Development of high strength and high electrical conductive Cu and Cu–W composite by friction stir processing: Effect of traverse speed

Abstract

In this work, pure copper and copper-tungsten (Cu-W) surface composite is produced using a single pass friction stir processing (FSP) with an intention to enhance the hardness and wear resistance without impairing electrical conductivity. FSP is performed by changing the traverse speed from 50 to 200 mm/min and at a constant tool rotational speed of 600 rpm. The samples extracted from the stir zone are characterized for their microstructure, hardness, wear behaviour and electrical conductivity.
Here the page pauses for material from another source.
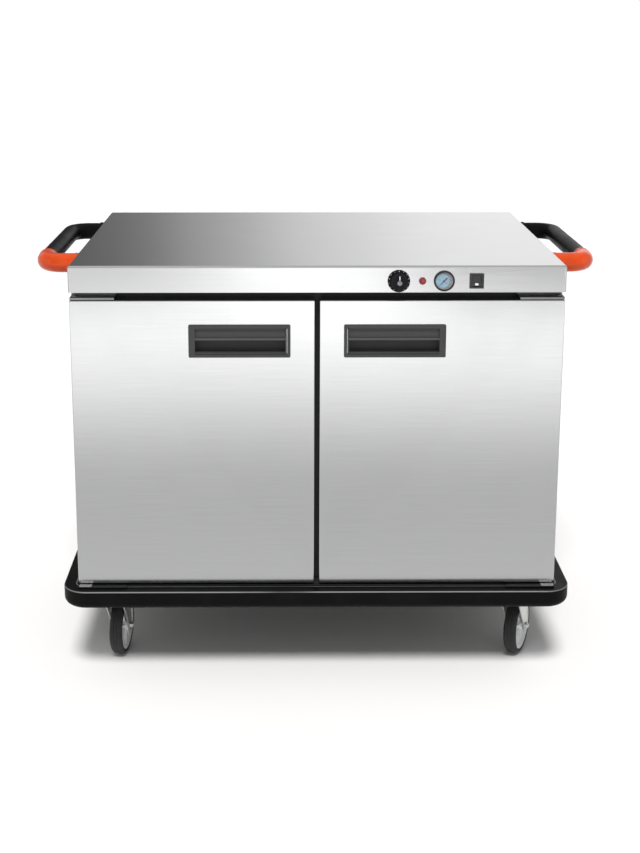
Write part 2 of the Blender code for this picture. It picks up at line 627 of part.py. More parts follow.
def build_caster(name, side_x, side_y, swivel):
    x, y = side_x * CASTER_X, side_y * CASTER_Y
    plate = box(f"caster_plate_{name}", (x - 0.050, y - 0.042, RAIL_LOW - GAP - 0.003),
                (x + 0.050, y + 0.042, RAIL_LOW - GAP), "zinc")
    join(plate, turned(f"king_pin_{name}", [(0, 0.1610), (0.024, 0.1610), (0.024, 0.1500),
                                            (0.0055, 0.1500), (0.0055, 0.1385), (0.010, 0.1385),
                                            (0.010, 0.1335), (0, 0.1335)],
                       location=(x, y, 0), steps=24))

    axis = empty(f"caster_axis_{name}", (x, y, 0), (0, 0, math.radians(swivel)))
    braked = side_y > 0
    fork = turned(f"caster_fork_{name}", [(0.0270, CROWN_HIGH), (0.0270, CROWN_LOW),
                                          (0.0063, CROWN_LOW), (0.0063, CROWN_HIGH)],
                  "zinc", ring=True, steps=24, parent=axis)
    bridge = box(f"bridge_{name}", (-LEG_OUTER, -0.0215, CROWN_LOW),
                 (LEG_OUTER, 0.0275, CROWN_LOW + 0.003), parent=axis)
    cut(bridge, rod(f"bridge_hole_{name}", (0, 0, 0.13), (0, 0, 0.16), 0.0070, parent=axis))
    join(fork, bridge)
    for side in (-1, 1):
        join(fork, outline_mesh(f"leg_{name}_{side}", leg_outline(braked), LEG_OUTER - LEG_INNER,
                                (side * (LEG_INNER + LEG_OUTER) / 2, 0, 0), UPRIGHT_SIDE, axis),
             rod(f"nut_{name}_{side}", (side * (LEG_OUTER - 0.001), TRAIL, WHEEL_RADIUS),
                 (side * (LEG_OUTER + 0.006), TRAIL, WHEEL_RADIUS), 0.0075, sides=6, parent=axis))
    join(fork, rod(f"axle_{name}", (-LEG_OUTER, TRAIL, WHEEL_RADIUS),
                   (LEG_OUTER, TRAIL, WHEEL_RADIUS), AXLE_RADIUS, sides=16, parent=axis))
    if braked:
        join(fork, rod(f"pedal_pin_{name}", (-LEG_OUTER, *PEDAL_PIVOT), (LEG_OUTER, *PEDAL_PIVOT),
                       0.0025, sides=12, parent=axis))
        build_pedal(name, axis)

    centre = (0, TRAIL, WHEEL_RADIUS)
    rim, dish = HUB_RADIUS - 0.0050, HUB_RADIUS - 0.0080
    turned(f"caster_hub_{name}", [(HUB_RADIUS, 0.0125), (HUB_RADIUS, -0.0125), (rim, -0.0125),
                                  (dish, -0.0060), (0.0150, -0.0060), (0.0120, -0.0160),
                                  (0.0043, -0.0160), (0.0043, 0.0160), (0.0120, 0.0160),
                                  (0.0150, 0.0060), (dish, 0.0060), (rim, 0.0125)],
           "hub_grey", centre, ACROSS, ring=True, steps=16, parent=axis)
    turned(f"caster_tyre_{name}", [(WHEEL_RADIUS, 0.0080), (WHEEL_RADIUS, -0.0080),
                                   (0.0590, -TYRE_HALF), (HUB_RADIUS + 0.0007, -TYRE_HALF),
                                   (HUB_RADIUS + 0.0007, TYRE_HALF), (0.0590, TYRE_HALF)],
           "tyre_rubber", centre, ACROSS, ring=True, steps=28, parent=axis)


def build_pedal(name, axis):
    """Brake pedal: a barrel round its pin, a tread plate behind and a shoe over the tyre."""
    back, up = PEDAL_PIVOT
    half = LEG_INNER - 0.0015
    pedal = turned(f"brake_pedal_{name}", [(0.0048, half), (0.0048, -half), (0.0029, -half),
                                           (0.0029, half)],
                   "pedal_black", (0, back, up), ACROSS, ring=True, steps=16, parent=axis)
    join(pedal, box(f"tread_{name}", (-half, back + 0.0040, up - 0.0015),
                    (half, back + 0.0480, up + 0.0030), parent=axis),
         box(f"shoe_{name}", (-half + 0.004, back + 0.0060, up - 0.0090),
             (half - 0.004, back + 0.0120, up), parent=axis))


build_chassis()
build_bumper()
build_skins()
build_face_frame()
build_cavity()
build_shelves()
build_heater()
build_worktop()
build_handles()
build_controls()
build_switch()
build_inlet()
for door_side, door_word in ((-1, "left"), (1, "right")):
    build_door(door_side, door_word)
    build_hinges(door_side, door_word)
for caster_name, (caster_x, caster_y, caster_swivel) in CASTERS.items():
    build_caster(caster_name, caster_x, caster_y, caster_swivel)
for part in PARTS.objects:
    if part.type == "MESH":
        part.data.shade_smooth()
        part.data.set_sharp_from_angle(angle=math.radians(35))
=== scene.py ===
"""Looks of the two-door food holding cabinet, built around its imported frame.

Metres; +X is the operator's right, +Y the back, +Z up. Places and outer sizes come from the CAD
nodes, and finer details are given in millimetres.
"""

import json
import math

import bmesh
import bpy
from mathutils import Euler, Matrix, Vector

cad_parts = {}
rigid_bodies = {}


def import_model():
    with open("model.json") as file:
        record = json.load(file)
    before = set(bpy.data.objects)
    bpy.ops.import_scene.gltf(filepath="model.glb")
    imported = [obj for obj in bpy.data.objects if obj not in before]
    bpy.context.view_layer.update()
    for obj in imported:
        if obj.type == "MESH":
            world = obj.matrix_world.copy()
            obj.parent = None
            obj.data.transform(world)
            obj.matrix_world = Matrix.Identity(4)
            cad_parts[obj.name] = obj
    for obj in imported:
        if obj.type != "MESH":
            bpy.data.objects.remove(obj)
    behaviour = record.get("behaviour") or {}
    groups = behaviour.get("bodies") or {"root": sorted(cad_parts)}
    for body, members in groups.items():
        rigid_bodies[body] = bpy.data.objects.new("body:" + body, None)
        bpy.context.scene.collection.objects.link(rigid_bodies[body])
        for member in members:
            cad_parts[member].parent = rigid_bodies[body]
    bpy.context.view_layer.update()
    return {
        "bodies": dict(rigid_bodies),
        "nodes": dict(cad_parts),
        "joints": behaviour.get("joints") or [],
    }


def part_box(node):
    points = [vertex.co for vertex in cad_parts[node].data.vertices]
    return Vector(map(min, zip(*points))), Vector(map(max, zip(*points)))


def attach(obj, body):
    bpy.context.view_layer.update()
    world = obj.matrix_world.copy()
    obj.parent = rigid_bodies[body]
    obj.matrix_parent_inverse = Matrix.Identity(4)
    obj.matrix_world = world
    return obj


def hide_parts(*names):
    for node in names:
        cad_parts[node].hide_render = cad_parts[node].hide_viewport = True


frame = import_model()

MM = 0.001
SHEET = 1.5 * MM
DOOR_SHEET = 1.2 * MM
SIDES = {"left": -1, "right": 1}
CASTERS = ("front_left", "front_right", "rear_left", "rear_right")
BODY = "cabinet"
ALONG = 0.9  # how squarely a face or edge has to point along an axis
FOLD_ANGLE = math.radians(15)
PAST = 10 * MM  # how far a cutter reaches past a sheet

# Camera, fitted to the photograph's view
CAMERA_PLACE = (-0.061, -2.998, 1.410)
CAMERA_PITCH, CAMERA_YAW = math.radians(11.77), math.radians(-0.36)
CAMERA_LENS = 57.07
CAMERA_SHIFT = (0.029, -0.170)
CAMERA_REACH = 200
FLOOR_REACH = 60.0

WORLD_LEVEL = 0.45
KEY_LEVEL = 2.9
KEY_SPREAD = math.radians(14)
KEY_DIRECTION = (0.03, 0.54, -0.84)


# ---------------------------------------------------------------- materials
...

The average grain size, at the stir zones, was significantly reduced (from 40 to 3 µm) after FSP. In the case of pure copper, the grain size decreased from 9 to 3 µm with an increase in traverse speed, however, grain size increased from 4 to 6 µm in the case of Cu-W composite. The hardness of FSP’ed Cu and FSP’ed Cu-W surface composite was increased in the order of 52% and 130% compared to the unprocessed copper. The wear rate significantly reduced after FSP also with an addition of W particles. A negligible reduction (1.83% IACS) in electrical conductivity was noticed for both Cu and Cu-W after FSP. This study demonstrates that the FSP is an effective approach to improve the surface mechanical properties of Cu without much impairing the electrical conductivity.